What Actually Constitutes a Plumbing Emergency (and What Can Wait)
Here's the thing - not everything's an emergency, but people treat it that way (and then complain about after-hours rates). Real emergencies: burst pipes actively flooding, main sewer line backing up sewage into your house, no water at all (main line break), gas leaks (GET OUT and call the gas company first), water heater actively leaking (turn off supply valve and gas/electric). Those require immediate response. What can wait until morning? Dripping faucets (annoying but not destructive), slow drains (unless completely stopped), running toilets (turn off the angle stop under the toilet), minor leaks you can catch with a bucket. I've had people call at midnight because their garbage disposal is jammed. Brother, that's a Monday morning call. The labor shortage means you might wait 2-3 days for non-emergency work during busy season (spring thaw, pre-Thanksgiving, right before Christmas when everyone's got company coming).
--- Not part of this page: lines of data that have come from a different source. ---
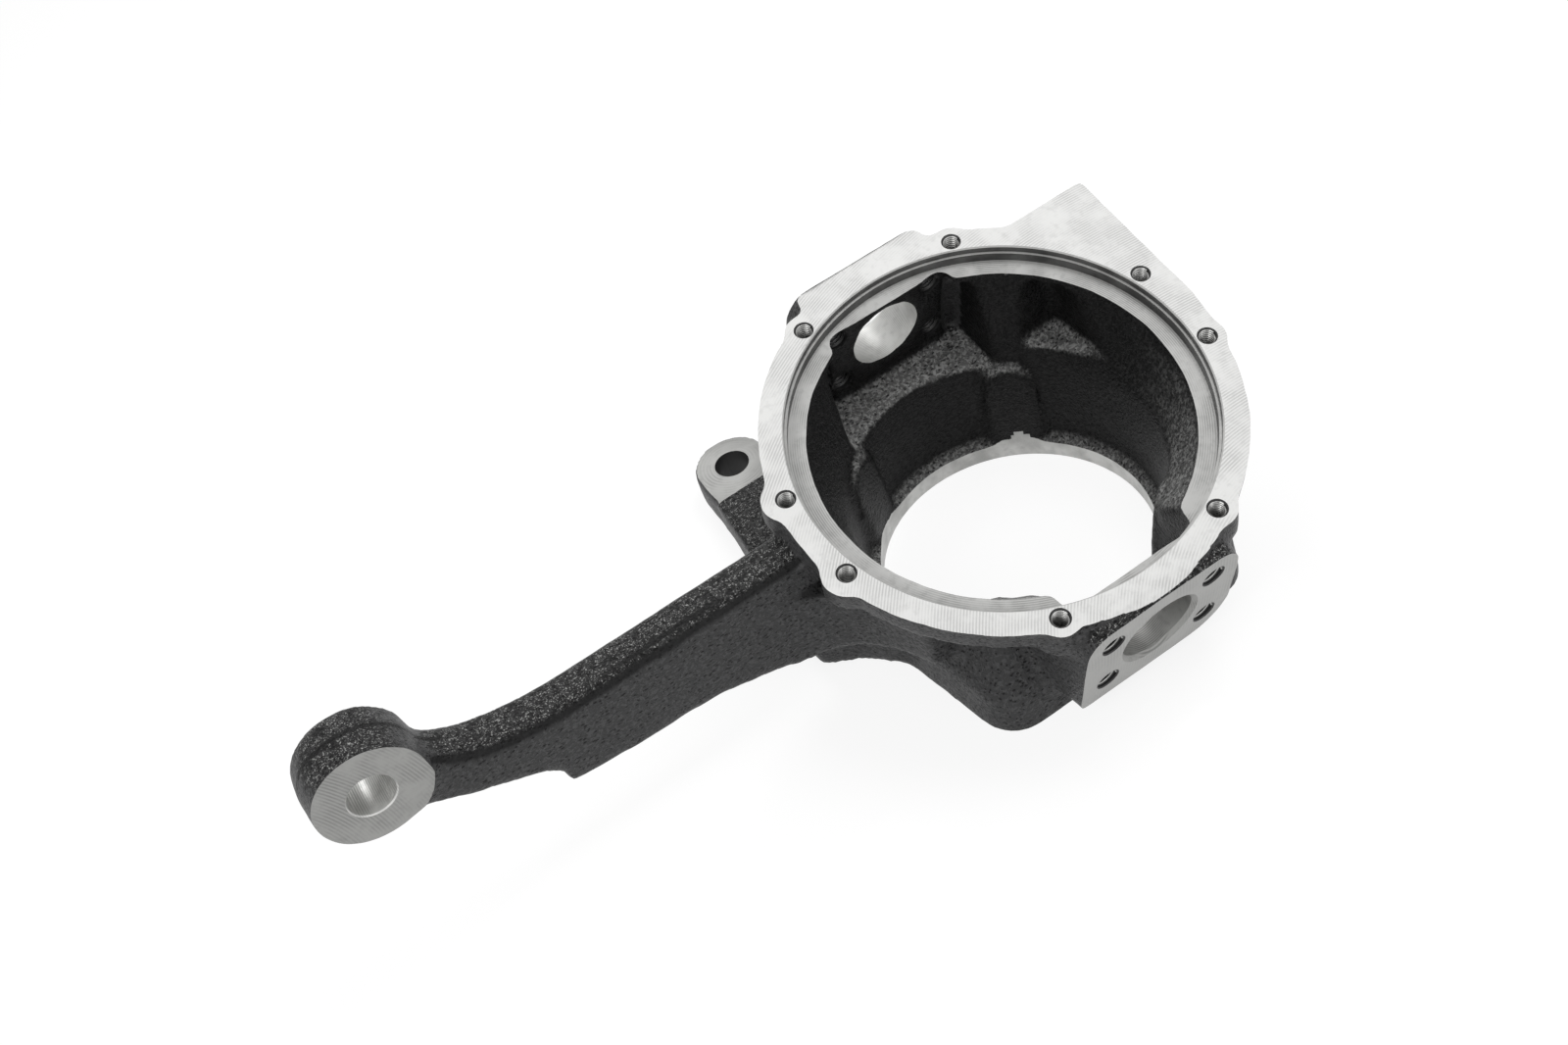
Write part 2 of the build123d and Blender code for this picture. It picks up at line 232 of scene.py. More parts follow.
def castBlank():
    bm = bmesh.new()
    bm.from_mesh(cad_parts["knuckle_casting"].data)
    bmesh.ops.scale(bm, vec=(1 / mm, 1 / mm, 1 / mm), verts=bm.verts)
    bmesh.ops.remove_doubles(bm, verts=bm.verts, dist=0.002)
    for place, depth, height in stock:
        addStock(bm, place, depth, height)
    fillHoles(bm)
    piece = addObject("casting", bm)
    remesh = piece.modifiers.new("blank", "REMESH")
    remesh.mode = "VOXEL"
    remesh.voxel_size = blank["voxel"] * mm
    soften = piece.modifiers.new("soften", "SMOOTH")
    soften.factor = 0.5
    soften.iterations = blank["rounding"]
    waves = bpy.data.textures.new("castWaves", "CLOUDS")
    waves.noise_scale = blank["waveSize"] * mm
    waves.noise_depth = 2
    displace = piece.modifiers.new("waves", "DISPLACE")
    displace.texture = waves
    displace.texture_coords = "LOCAL"
    displace.mid_level = 1.0  # the waves only go inwards, so the blank stays inside the CAD
    displace.strength = blank["waviness"] * mm
    applyModifiers(piece)
    print("cast blank", len(piece.data.polygons), "faces")
    return piece


# Machining
facing = [  # place, and the box cut away above it
    (ringPlace, (-90, -79.95, 0), (90, 79.95, 12)),
    (kingpinPlaces[0], (-45, -45, 0), (45, 45, 12)),
    (kingpinPlaces[1], (-45, -45, 0), (45, 45, 12)),
    (spindlePlace, (-70, -75, 0), (70, 75, 8)),
    (earPlace, (-24, -earPatch, 0), (24, 24, 8)),
    (eyePlace, (-24, -24, 0), (24, 24, 8)),
]


def machine(piece, bm, name):
    bmesh.ops.recalc_face_normals(bm, faces=bm.faces)
    cutter = addObject(name, bm)
    cut = piece.modifiers.new(name, "BOOLEAN")
    cut.operation = "DIFFERENCE"
    cut.solver = "MANIFOLD"
    cut.object = cutter
    applyModifiers(piece)
    bpy.data.objects.remove(cutter)
    print(name, len(piece.data.polygons), "faces")


def mouth(radius, chamfer, reach):
    # Top of a cutter's profile, which reaches above the face and leaves a chamfer
    return [(0, reach), (radius + chamfer + reach, reach), (radius, -chamfer)]


def plainCut(radius, reach, depth):
    return [(0, reach), (radius, reach), (radius, -depth), (0, -depth)]


def boreCasting(bm):
    step, ledge = -seat["stepDepth"], -seat["ledgeDepth"]
    seatCut = mouth(seat["outer"], seat["chamfer"], 5) + [
        (seat["outer"], step), (seat["step"], step), (seat["step"], ledge), (0, ledge)]
    addTurned(bm, ringPlace, seatCut, steps=180)
    addTurned(bm, spindlePlace, plainCut(bores["spindle"], 8, bores["spindleHeight"]), steps=160)
    radius, depth = bores["kingpin"], bores["kingpinDepth"]
    kingpinCut = mouth(radius, bores["kingpinChamfer"], 5) + [(radius, -depth), (0, -depth)]
    for place in kingpinPlaces:
        addTurned(bm, place, kingpinCut, steps=72)
    for place in caliperHoles:
        addTurned(bm, place, plainCut(bores["caliper"], 5, bores["caliperDepth"]), steps=48)
    end = -bores["eyeDepth"] - 2
    eyeCut = mouth(bores["eyeFront"], bores["smallChamfer"], 3) + [(bores["eyeBack"], end), (0, end)]
    addTurned(bm, eyePlace, eyeCut, steps=56)


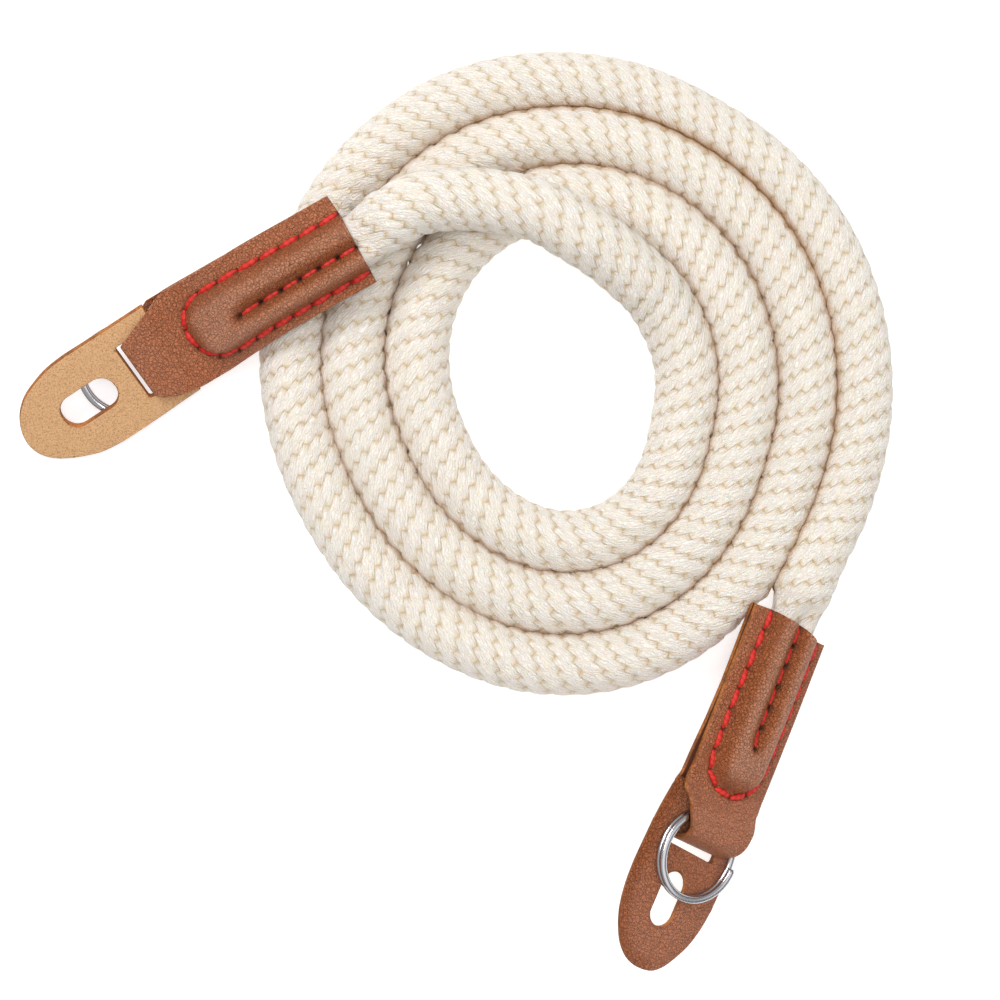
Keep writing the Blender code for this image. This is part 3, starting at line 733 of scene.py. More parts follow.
# Half widths in millimetres by distance past the fold, on each side of the middle line, of the
# strip's upper layer in the coil and of its far layer
HALF_WIDTHS = {
    "a+": ((-53, 10.05), (-40, 9.8), (-29, 9.8), (-24, 10.15), (-18, 10.5), (-15, 10.6), (-12.7, 10.2),
           (-9.7, 9.2), (-7.2, 8.4), (-4.0, 7.2), (-1.4, 6.3), (0.1, 5.9)),
    "a-": ((-53, 10.05), (-36, 10.2), (-24, 10.5), (-17, 10.7), (-14, 10.65), (-10.5, 10.2), (-9, 9.9),
           (-7, 9.45), (-4.5, 8.7), (-2.6, 7.6), (-1.4, 6.8), (0.1, 6.0)),
    "a+ far": ((-53, 10.05), (-29, 9.8), (-24, 10.1), (-17, 10.6), (-10.0, 10.8), (-8.6, 10.2), (-7.2, 9.4),
               (-5.0, 8.0), (-2.65, 6.9), (-1.4, 6.3), (0.1, 5.9)),
    "a- far": ((-24, 10.0), (-12.0, 10.0), (-9.0, 9.8), (-7.0, 9.4), (-4.5, 8.6), (-2.6, 7.5), (-1.4, 6.7),
               (0.1, 6.0)),
    "b+": ((-50, 9.5), (-41, 9.6), (-31, 9.7), (-21, 9.8), (-13.3, 9.8), (-9.3, 9.4), (-4.3, 8.7),
           (-2.7, 8.0), (-1.0, 7.2), (0.05, 6.5)),
    "b-": ((-50, 9.8), (-16.0, 10.3), (-12.5, 10.7), (-10, 10.4), (-7.7, 9.2), (-6.0, 8.3), (-4.3, 7.1),
           (-3.2, 6.4), (-1.4, 6.2), (0.1, 5.9)),
    "b+ far": ((-50, 9.4), (-13.0, 9.4), (-10.6, 9.3), (-8.4, 8.8), (-5.0, 7.8), (-2.65, 7.0), (-1.4, 6.7),
               (0.05, 6.5)),
    "b- far": ((-50, 10.0), (-34, 10.0), (-26, 10.4), (-19, 11.0), (-14, 11.3), (-11, 11.0), (-7.2, 8.6),
               (-4.0, 7.1), (-1.4, 6.3), (0.1, 5.9)),
}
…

Plan ahead. Get your sump pump checked in fall, not during the April rains. Replace that water heater when it's 10 years old, not when it fails at 6 PM on Friday. I'm not trying to be harsh - I'll come out for real emergencies any time - but managing expectations means you won't pay double for something that could've waited. And keep a good plumber's number saved. When you need us, you REALLY need us.